Looking like it should wear very heavy on the wrist, the Prodiver's industrial case shape and sudden angles demand your attention yet the titanium case is so light that you'll never notice the watch whilst wearing it. Compared to the Christopher Ward C60 chronograph, which despite its heft had a lot of smooth lines, the Prodiver is unabashedly masculine. The lugs don't taper, more suddenly cease to exist whilst the rubber strap cascades like a dark waterfall down the wrist. It's exciting and allows the watch to wear surprisingly small on the wrist despite its 42mm width and 15.6mm height. (One minor note for romantics, my wife said that the underside of the lugs would jab into her arm whenever we walked side by side.) The bottom tips of the lugs are very pointed, not sharp enough to cut, but enough to notice a prod.

 
 

The drilled lug holes on either side of the case show the large screws that holds the spring bar in place. Some might like the vintage/military style of these drilled lugs but I couldn't decide either way as I was more concerned with how they could limit aftermarket straps. The holes are too large for a regular spring bar to fit and I don't know whether a standard strap would fit through the larger spring bar. A thin canvas NATO strap would fit through the gap between the bar and the case but thicker materials might struggle to squeeze through. 

An official Stowa rubber strap is available on their website for only 33 Euros and I was very impressed with the quality of it for such a good price. It was thick and robust whilst being flexible and comfortable, all whilst smelling softly of vanilla. The rubber straps on the Prodiver are fitted to a deployment buckle that requires you to cut the strap down measure by measure to fit your wrist. Stowa says you'll need a knife and a paper clip; I'd throw in some patience, a steady hand and to throw out the paper clip. You're meant to use it to remove the spring bars from the buckle but it's so small and fiddly that it caused more grief than it was worth. Go and buy a pin removal set (including plastic grip, hammer and quality pins) online and give it a go yourself. It might cost you $50 in the short term but over years of collecting watches you'll save that and more instead of going to your local jeweler.

It took me approximately half an hour to cut the strap down to size and that was me being extra cautious and mindful that this is not my watch. I would reiterate to anyone looking to do this to. Take. Your. Time. The watch isn't going anywhere and you'll regret hastily slicing away four segments of the strap when you only needed to remove three. The clasp has three micro-adjustments totalling about a centimeter for those wanting a finer adjustment or who want a little bit more room on Summer days. The distance between the tightest adjustment and the interior of the clasp was a little snug so my strap didn't quite fit flush but the clasp still closer securely. Perhaps I could have cut away more but I didn't want to take the risk (and I had lost the one paperclip in my house). Whilst the basic micro-adjustment doesn't compete with more sophisticated ones like on the Tudor Pelagos, it did its job and that is all one can ask. 
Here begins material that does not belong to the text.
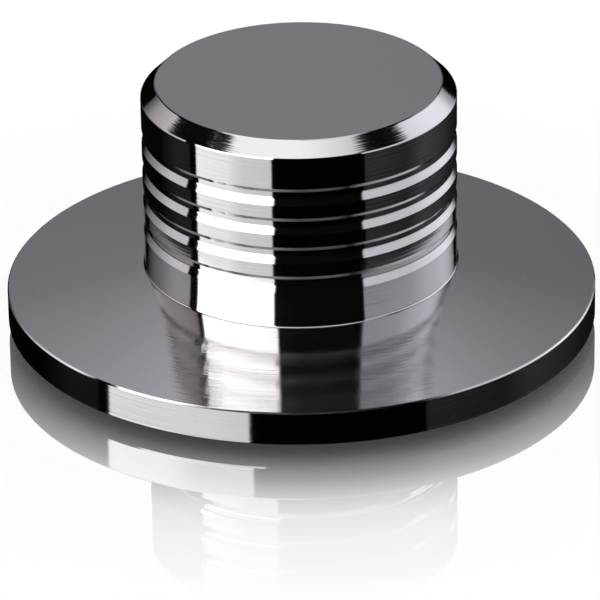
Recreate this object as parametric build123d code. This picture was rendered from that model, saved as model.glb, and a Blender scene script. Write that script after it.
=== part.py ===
from build123d import *
from math import radians, tan
import os

# A turned record weight that stands on a soft pad and drops over the spindle of a turntable.
# Driving dimensions are in millimetres and slopes in degrees. The origin is the middle of
# the pad's lower face. Heights of the weight are taken from the underside of its flange.

# Flange
flange_diameter = 90.0
flange_edge_height = 5.3
flange_top_slope = 9.3  # the flange's top climbs towards the grip
flange_edge_break = 0.2

# Grip
grip_diameter = 47.8
weight_height = 38.5
grip_foot_radius = 0.3  # cove where the grip meets the flange
top_chamfer_width = 2.2
top_chamfer_height = 2.1
grip_edge_break = 0.12

# Finger grooves around the grip
groove_count = 4
groove_pitch = 4.78
groove_band_lift = 0.36  # middle of the grooves above the middle of the grip's straight side
groove_opening = 2.74
groove_depth = 0.48
groove_lower_slope = 22.3  # of the lower wall, away from the grip's axis
groove_upper_slope = 60.0  # of the upper wall, away from the grip's axis
groove_nose_radius = 0.8  # left by the tool between the lower wall and the floor
groove_bevel_depth = 0.25  # bevel on the edge above the groove, across the grip's radius
groove_bevel_height = 0.54

# Spindle bore, drilled from below with the usual drill point
bore_diameter = 7.6  # for a 7.2 mm spindle
bore_depth = 20.0  # straight wall, lead-in left out
bore_lead_in = 0.8
drill_point_angle = 118.0

# Pad under the flange
pad_diameter = 70.0
pad_thickness = 1.9
pad_hole_diameter = 9.6
pad_edge_break = 0.3

flange_radius = flange_diameter / 2
grip_radius = grip_diameter / 2
pad_radius = pad_diameter / 2
bore_radius = bore_diameter / 2
grip_foot_height = flange_edge_height + (flange_radius - grip_radius) * tan(radians(flange_top_slope))

# Corners of the half section, as radius and height, that get a rounding or a broken edge
flange_lower_corner = (flange_radius, 0)
flange_upper_corner = (flange_radius, flange_edge_height)
grip_foot_corner = (grip_radius, grip_foot_height)
chamfer_lower_corner = (grip_radius, weight_height - top_chamfer_height)
chamfer_upper_corner = (grip_radius - top_chamfer_width, weight_height)

groove_band_height = (groove_count - 1) * groove_pitch + groove_opening
groove_band_middle = (grip_foot_height + weight_height - top_chamfer_height) / 2 + groove_band_lift
lowest_groove_height = groove_band_middle - groove_band_height / 2
groove_lower_edges = [lowest_groove_height + index * groove_pitch for index in range(groove_count)]


def groove_nose_corner(lower_edge):
    """Corner where the lower wall of a groove meets its floor."""
    return (grip_radius - groove_depth, lower_edge + groove_depth / tan(radians(groove_lower_slope)))


def groove_outline(lower_edge):
    """Corners of one groove, from its lower edge up to the top of the bevel above it."""
    upper_edge = lower_edge + groove_opening
    bevel_foot = upper_edge - groove_bevel_height
    step_height = (groove_depth - groove_bevel_depth) / tan(radians(groove_upper_slope))
    return [
        (grip_radius, lower_edge),
        groove_nose_corner(lower_edge),
        (grip_radius - groove_depth, bevel_foot - step_height),
        (grip_radius - groove_bevel_depth, bevel_foot),
        (grip_radius, upper_edge),
    ]


def weight_outline():
    """Corners of the half section, from the underside round the flange and up to the top face."""
    corners = [
        (0, 0),
        flange_lower_corner,
        flange_upper_corner,
        grip_foot_corner,
    ]
    for lower_edge in groove_lower_edges:
        corners += groove_outline(lower_edge)
    corners += [
        chamfer_lower_corner,
        chamfer_upper_corner,
        (0, weight_height),
    ]
    return corners


def spindle_bore():
    """The drilled hole as a solid, mouth at the flange's underside."""
    straight_end = bore_lead_in + bore_depth
    tip = straight_end + bore_radius / tan(radians(drill_point_angle / 2))
    with BuildPart() as drilled:
        with BuildSketch(Plane.XZ):
            with BuildLine():
                Polyline(
                    (0, 0),
                    (bore_radius + bore_lead_in, 0),
                    (bore_radius, bore_lead_in),
                    (bore_radius, straight_end),
                    (0, tip),
                    close=True,
                )
            make_face()
        revolve(axis=Axis.Z)
    return drilled.part


def nearest_corner(section, corner):
    """The vertex of a section that lies at a corner of its outline."""
    return section.vertices().sort_by_distance(corner)[0]


def weight_body():
    """Flange and grooved grip, turned from one bar."""
    with BuildPart() as turned:
        with BuildSketch(Plane.XZ) as section:
            with BuildLine():
                Polyline(*weight_outline(), close=True)
            make_face()
            for corner in (flange_lower_corner, flange_upper_corner):
                chamfer(nearest_corner(section, corner), flange_edge_break)
            for corner in (chamfer_lower_corner, chamfer_upper_corner):
                chamfer(nearest_corner(section, corner), grip_edge_break)
            fillet(nearest_corner(section, grip_foot_corner), grip_foot_radius)
            for lower_edge in groove_lower_edges:
                fillet(nearest_corner(section, groove_nose_corner(lower_edge)), groove_nose_radius)
        revolve(axis=Axis.Z)
        add(spindle_bore(), mode=Mode.SUBTRACT)
    return turned.part.moved(Location((0, 0, pad_thickness)))


def contact_pad():
    """Flat ring that keeps the metal off the record's label."""
    standing = (Align.CENTER, Align.CENTER, Align.MIN)
    with BuildPart() as ring:
        Cylinder(pad_radius, pad_thickness, align=standing)
        lower_rim = ring.edges().filter_by(GeomType.CIRCLE).sort_by(Axis.Z)[0]
        chamfer(lower_rim, pad_edge_break)
        Cylinder(pad_hole_diameter / 2, pad_thickness, align=standing, mode=Mode.SUBTRACT)
    return ring.part


parts = {"weight_body": weight_body(), "contact_pad": contact_pad()}
os.makedirs("parts", exist_ok=True)
for name, shape in parts.items():
    export_step(shape, f"parts/{name}.step")
    print(f"{name}: volume {shape.volume / 1000:.2f} cm3")
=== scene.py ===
import bmesh
import bpy
import math
from mathutils import Matrix, Vector


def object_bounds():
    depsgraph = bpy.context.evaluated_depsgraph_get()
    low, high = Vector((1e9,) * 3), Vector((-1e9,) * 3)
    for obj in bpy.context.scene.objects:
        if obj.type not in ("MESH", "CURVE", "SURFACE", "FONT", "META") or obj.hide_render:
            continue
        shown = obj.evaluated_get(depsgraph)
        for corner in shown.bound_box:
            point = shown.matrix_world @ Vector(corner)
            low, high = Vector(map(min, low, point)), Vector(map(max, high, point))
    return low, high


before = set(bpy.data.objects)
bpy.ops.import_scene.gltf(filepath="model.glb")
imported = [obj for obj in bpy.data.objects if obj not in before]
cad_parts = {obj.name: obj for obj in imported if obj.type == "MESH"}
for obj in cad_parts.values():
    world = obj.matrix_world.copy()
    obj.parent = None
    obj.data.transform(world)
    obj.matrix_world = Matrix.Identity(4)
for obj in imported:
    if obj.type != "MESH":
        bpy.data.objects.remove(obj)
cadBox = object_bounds()

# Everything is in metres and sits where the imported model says.
flangeRadius = (cadBox[1].x - cadBox[0].x) / 2


def toSockets(tree, node, values):
    # a socket is linked, anything else is written on the node's own input
    for name, value in values.items():
        if isinstance(value, bpy.types.NodeSocket):
            tree.links.new(value, node.inputs[name])
        else:
            node.inputs[name].default_value = value
    return node


def addNode(tree, kind, values=None, **settings):
    node = tree.nodes.new(kind)
    for name, value in settings.items():
        setattr(node, name, value)
    return toSockets(tree, node, values or {})


def calc(tree, operation, *values, clamp=False):
    inputs = dict(enumerate(values))
    return addNode(tree, "ShaderNodeMath", inputs, operation=operation, use_clamp=clamp).outputs[0]


def rescale(tree, value, source, target, smooth=False):
    # from one range to another, and level outside the first
    inputs = {"Value": value}
    inputs["From Min"], inputs["From Max"] = source
    inputs["To Min"], inputs["To Max"] = target
    kind = "SMOOTHSTEP" if smooth else "LINEAR"
    return addNode(tree, "ShaderNodeMapRange", inputs, interpolation_type=kind).outputs["Result"]


def ramp(tree, value, stops):
    # straight from stop to stop, and level outside them
    places = sorted(stops)
    level = stops[places[0]]
    for low, high in zip(places, places[1:]):
        step = rescale(tree, value, (low, high), (0, stops[high] - stops[low]))
        level = calc(tree, "ADD", step, level)
    return level


def blendColours(tree, share, first, second):
    # 6 and 7 are the colour inputs of a Mix node, and 2 is its colour output
    node = addNode(tree, "ShaderNodeMix", data_type="RGBA", clamp_factor=True)
    toSockets(tree, node, {0: share, 6: first, 7: second})
    return node.outputs[2]


def emptyMaterial(name):
    material = bpy.data.materials.new(name)
    material.use_nodes = True
    material.node_tree.nodes.clear()
    return material, material.node_tree


def finishMaterial(tree, shader):
    addNode(tree, "ShaderNodeOutputMaterial", {"Surface": shader})


def axisDistance(tree):
    # distance from the weight's axis, height, and the place itself, all in metres
    place = addNode(tree, "ShaderNodeTexCoord").outputs["Object"]
    parts = addNode(tree, "ShaderNodeSeparateXYZ", {"Vector": place})
    flat = addNode(tree, "ShaderNodeCombineXYZ", {"X": parts.outputs["X"], "Y": parts.outputs["Y"]})
    length = addNode(tree, "ShaderNodeVectorMath", {0: flat.outputs[0]}, operation="LENGTH")
    return length.outputs["Value"], parts.outputs["Z"], place


# Polished steel with the rings that a lathe leaves, fine ones over coarse ones. The depths are in
# metres, and the anisotropy's turn is a share of a full circle.
steel = {
    "colour": (0.56, 0.548, 0.562, 1),
    "ringColour": (0.58, 0.568, 0.582, 1),
    "roughness": 0.07,
    "anisotropy": 0.9,
    "anisotropyTurn": 0.25,
    "fineRings": {"perMetre": 2600, "depth": 0.000008, "detail": 2.0},
    "coarseRings": {"perMetre": 420, "depth": 0.000004, "detail": 1.0},
}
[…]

The dial is the most recognizable part of this watch and this color has been option since 2013. It's orange. Really really orange. I was given the choice of three dial colors (Black, silver and orange) and I knew that I just had to see what the most outrageous color looked like on the wrist. It's certainly a love-it-or-hate-it dial and I happen to love it.  Like the Doxa Sub300T, the orange dial is there not for looks but for practicality as the thick black hands contrast wonderfully and I could read the time from across the room without fail. The hands are well proportioned to the dial and the inner circle design frames the dial nicely. The lollipop seconds hand emphasizes the legibility and the big blob of lume at the end makes nighttime viewing rather hypnotizing. The giant C3 superluminova triangles dominate the watch in the dark with the smaller rectangles and circle adding their own glowing voice to the chorus of lume.

 
 

One thing that wasn't all that much use to me was the date window. Last week I spoke with One Hour Watch about the placement of date windows and whilst this isn't a disaster, it certainly doesn't do anything for me. The circular aperture positioned at six o'clock is far too small to be read conveniently at a glance and the thin white text doesn't alleviate the problem. A dive watch doesn't really need a date so the Prodiver could easily have been improved by removing the window or placing it at three o'clock but ultimately it's unobtrusive

Whilst a more conservative dive watch, a Submariner or Seamaster, can be worn with a suit, the Stowa would look horrendously out of place. Think flip flops with a three piece. That doesn't make it a bad watch by any stretch of the imagination as it works far better with shorts and T-shirt that any dress watch ever will.

The Prodiver might be designed for use underwater but is perhaps the best summer watch I've across. For around $1140 you'll be getting an excellently built watch that would cost three times as much from a larger company. It's a bright orange piece of fun. Pool or beach, sand or surf, it will be there without a worry.